2

I wrote a script that runs on multiple servers. Sometimes the script gets hung on one of the servers and I have to hit (control C) to end the process. If not, it gets stuck and keeps trying to connect.

If/when a server gets hung or unresponsive when running a script, is there a way to skip that host so the script can go to the next host and keep running along? Usually When I hit control C, that ends the entire process.

Here's an example of the script. Let's say it gets hung on machine 3.

HOSTS=(MACHINE1 MACHINE2 MACHINE3 MACHINE4 MACHINE5)
for i in "${HOSTS[@]}"
do
  echo "$i"
  ssh -q "$i" uname -a
 done

This script is being run on OS X. I tried using the timeout command but unfortunately, it does not work.

2 Answers2

2

Rather than roll your own and have to cope with everything that can go wrong (host not responding, host stopping responding in the middle, user pressing Ctrl+C, error reporting, …), use one of the many existing tools to run a command on many machines over SSH.
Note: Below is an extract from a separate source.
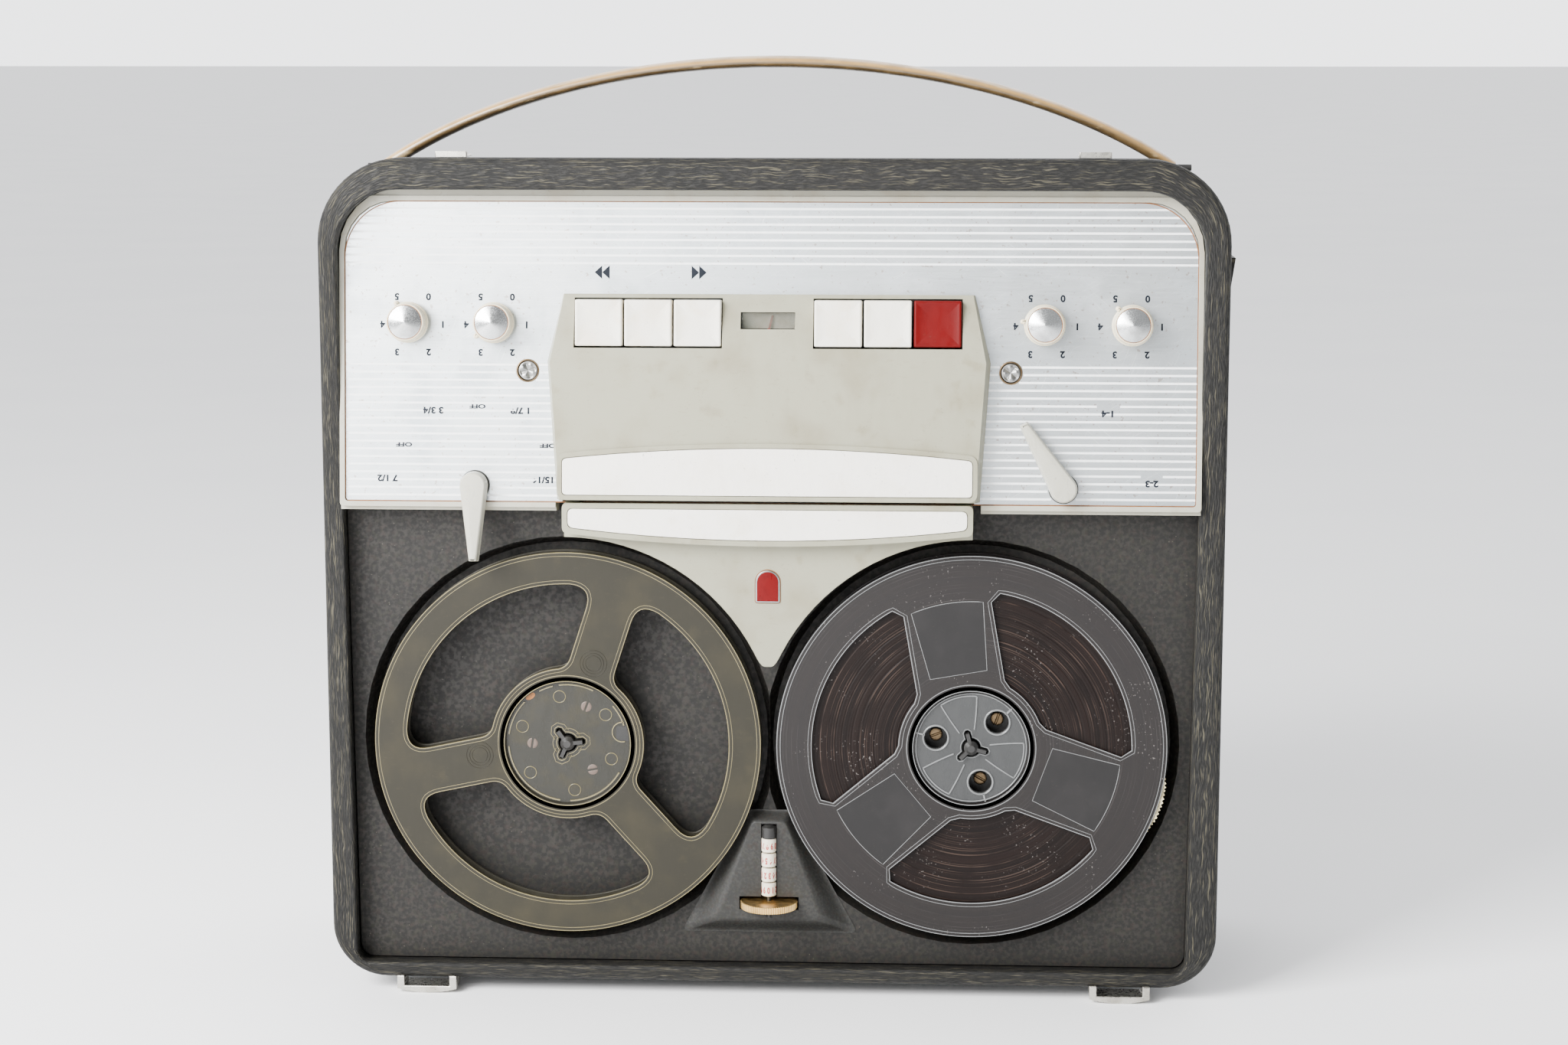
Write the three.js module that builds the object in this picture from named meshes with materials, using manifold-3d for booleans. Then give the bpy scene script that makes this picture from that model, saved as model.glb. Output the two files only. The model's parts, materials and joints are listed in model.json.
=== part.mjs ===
// Reel-to-reel tape recorder of the 1960s, standing upright with its deck facing forward.
// Millimetres, +Z up. The deck faces -Y, and depth into the case is +Y. While it is built, the
// front of the case rim is at y = 0 and the surface it stands on is at z = 0.
import * as THREE from 'three';
import { mergeVertices } from 'three/addons/utils/BufferGeometryUtils.js';
import Module from 'manifold-3d';

const wasm = await Module();
wasm.setup();

// Shared clearances
const fit = 0.3; // gap between pieces that rest on or in one another
const overrun = 4; // how far a cutter runs past the face it cuts

// Case shell
const case_width = 408;
const case_height = 378.5;
const case_depth = 150;
const standing_gap = 6.5; // case bottom above the surface it stands on
const corner_top = 38;
const corner_bottom = 25;
const rim_round = 3; // rolled front edge of the rim
const rim_depth = 12; // the rim stands proud of the body this far back
const rim_step = 3;
const case_draft = 4.5; // how far the body draws in from the rim to the back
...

mussh -t 4 -H <(printf '%s\n' "${HOSTS[@]}") -c 'uname -a'
pssh -t 4 -h <(printf '%s\n' "${HOSTS[@]}") uname -a
pdsh -u 4 -w "$(printf %s, "${HOSTS[@]}")" 'uname -a'
…
1

A typical way to do this is to use the trap command to tell the shell script to ignore SIGINT (generated by Control-C), and then to re-enable SIGINT in a subshell just before your command is run.

trap "" INT
HOSTS=(MACHINE1 MACHINE2 MACHINE3 MACHINE4 MACHINE5)
for i in "${HOSTS[@]}"
do
    echo "$i"
    (trap - INT; ssh -q "$i" "uname -a")
done
Mark Plotnick
  • 25,413
  • 3
  • 64
  • 82